Seemingly, the orbiter’s first dive between Saturn and the gas giant’s rings, on April 26th, exposed that this secretive, unfamiliar region is pretty much devoid of particles. Cassini Project Manager Earl Maize called it “the big empty,” which is like something from Stranger Things, but you know, in space.

“The region between the rings and Saturn is ‘the big empty,’ apparently,” he said in a statement. “Cassini will stay the course, while the scientists work on the mystery of why the dust level is much lower than expected.”

Perhaps the most fascinating aspect of Cassini’s mission into the “big empty” was the “sounds” it picked up from particles—or lack thereof—in the gap. 

According to NASA, Cassini’s Radio and Plasma Wave Science (RPWS) instrument “detected the hits of hundreds of ring particles per second” vaporizing into electrically-excited gas when it was just outside Saturn’s main rings, but within the gap, it detected very few.

Thankfully, scientists were able to convert these detections into audio files so we can all enjoy Cassini’s hot beats.

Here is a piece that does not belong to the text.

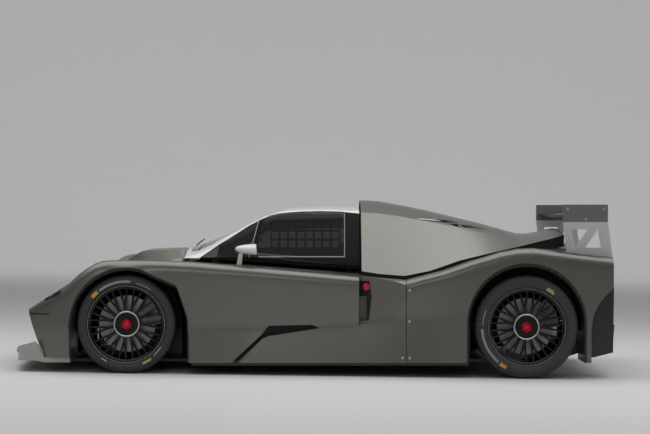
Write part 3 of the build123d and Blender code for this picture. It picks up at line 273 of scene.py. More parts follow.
@dataclass(frozen=True)
class Turned(Finish):
    """Metal or rubber with marks that run round a wheel's centre."""

    centre: tuple[float, float] = (0.0, 0.0)
    pitch_mm: float = 2.0
    depth_mm: float = 0.03
    shade: str = "404040"
    share: float = 0.35

    def dress(self, tree: bpy.types.NodeTree, shader: bpy.types.Node) -> None:
        """Rings by the distance from the centre, uneven round the wheel."""
        place = add_node(tree, PLACE).outputs["Object"]
        split = add_node(tree, SPLIT, None, {0: place}).outputs
        x = add_node(tree, MATH, SUBTRACT, {0: split[0], 1: self.centre[0]}).outputs[0]
        z = add_node(tree, MATH, SUBTRACT, {0: split[2], 1: self.centre[1]}).outputs[0]
        x_squared = add_node(tree, MATH, MULTIPLY, {0: x, 1: x}).outputs[0]
        z_squared = add_node(tree, MATH, MULTIPLY, {0: z, 1: z}).outputs[0]
        squares = add_node(tree, MATH, ADD, {0: x_squared, 1: z_squared}).outputs[0]
        radius = add_node(tree, MATH, SQUARE_ROOT, {0: squares}).outputs[0]
        per_metre = 2 * math.pi / (self.pitch_mm * MM)
        turns = add_node(tree, MATH, MULTIPLY, {0: radius, 1: per_metre}).outputs[0]
        wave = add_node(tree, MATH, SINE, {0: turns}).outputs[0]
        ring = add_node(tree, MATH, MULTIPLY_ADD, {0: wave, 1: 0.5, 2: 0.5}).outputs[0]
        patches = add_node(tree, NOISE, None, {"Vector": place, "Scale": 1 / (25 * MM), "Detail": 4})
        uneven = add_node(tree, MATH, MULTIPLY, {0: ring, 1: patches.outputs[0]}).outputs[0]
        share = add_node(tree, MATH, MULTIPLY, {0: uneven, 1: self.share}).outputs[0]
        shades = {0: share, 6: linear(self.colour), 7: linear(self.shade)}
        tree.links.new(add_node(tree, MIX, COLOURS, shades).outputs[2], shader.inputs["Base Color"])
        relief = {"Strength": 1.0, "Distance": self.depth_mm * MM, "Height": ring}
        tree.links.new(add_node(tree, BUMP, None, relief).outputs[0], shader.inputs["Normal"])


@dataclass(frozen=True)
class TyrePaint(Finish):
    """Stencilled tyre paint, worn thin here and there."""

    def dress(self, tree: bpy.types.NodeTree, shader: bpy.types.Node) -> None:
        """Lets the rubber show through in small worn spots."""
        place = add_node(tree, PLACE).outputs["Object"]
        spots = add_node(tree, NOISE, None, {"Vector": place, "Scale": 1 / (6 * MM), "Detail": 4})
        worn = add_node(tree, MATH, MULTIPLY, {0: spots.outputs[0], 1: 0.45}).outputs[0]
        shades = {0: worn, 6: linear(self.colour), 7: linear("3a3a3b")}
        tree.links.new(add_node(tree, MIX, COLOURS, shades).outputs[2], shader.inputs["Base Color"])


@dataclass(frozen=True)
class Clear(Finish):
    """Glass or clear acrylic, tinted through its thickness."""

    transmission: float = 1.0

    def dress(self, tree: bpy.types.NodeTree, shader: bpy.types.Node) -> None:
        """Lets light through, with faint wipe marks in the gloss."""
        shader.inputs["Transmission Weight"].default_value = self.transmission
        place = add_node(tree, PLACE).outputs["Object"]
        marks = add_node(tree, NOISE, None, {"Vector": place, "Scale": 1 / (90 * MM), "Detail": 3.0})
        span = {0: marks.outputs[0], 1: 0.04, 2: self.roughness}
        rough = add_node(tree, MATH, MULTIPLY_ADD, span).outputs[0]
        tree.links.new(rough, shader.inputs["Roughness"])


@dataclass(frozen=True)
class Webbing(Finish):
    """Plain woven tape or cloth, drawn on its two directions across the view from the side."""

    thread_mm: float = 2.2
    shade: str = "0c0c0d"

    def dress(self, tree: bpy.types.NodeTree, shader: bpy.types.Node) -> None:
        """Crossing threads in colour and bump."""
        place = add_node(tree, PLACE).outputs["Object"]
        split = add_node(tree, SPLIT, None, {0: place}).outputs
        turn = math.pi / (self.thread_mm * MM)
        along = add_node(tree, MATH, MULTIPLY, {0: split[0], 1: turn}).outputs[0]
        first = add_node(tree, MATH, SINE, {0: along}).outputs[0]
        rise = add_node(tree, MATH, ADD, {0: split[2], 1: split[1]}).outputs[0]
        across = add_node(tree, MATH, MULTIPLY, {0: rise, 1: turn}).outputs[0]
        second = add_node(tree, MATH, SINE, {0: across}).outputs[0]
        crossing = add_node(tree, MATH, MULTIPLY, {0: first, 1: second}).outputs[0]
        weave = add_node(tree, MATH, MULTIPLY_ADD, {0: crossing, 1: 0.5, 2: 0.5}).outputs[0]
        shades = {0: weave, 6: linear(self.shade), 7: linear(self.colour)}
        tree.links.new(add_node(tree, MIX, COLOURS, shades).outputs[2], shader.inputs["Base Color"])
        relief = {"Strength": 1.0, "Distance": 0.4 * MM, "Height": weave}
        tree.links.new(add_node(tree, BUMP, None, relief).outputs[0], shader.inputs["Normal"])
        shader.inputs["Sheen Weight"].default_value = 0.3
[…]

They sound like white noise and/or impending doom:

“It was a bit disorienting — we weren’t hearing what we expected to hear,” William Kurth, RPWS team lead at the University of Iowa, said in a statement. “I’ve listened to our data from the first dive several times and I can probably count on my hands the number of dust particle impacts I hear.”

After today’s dive, Cassini will have just 20 more orbits until it plunges itself into Saturn’s atmosphere. Maybe by the end of its Grand Finale, we’ll have enough material for an album—fingers crossed it’s named “Space Jams.”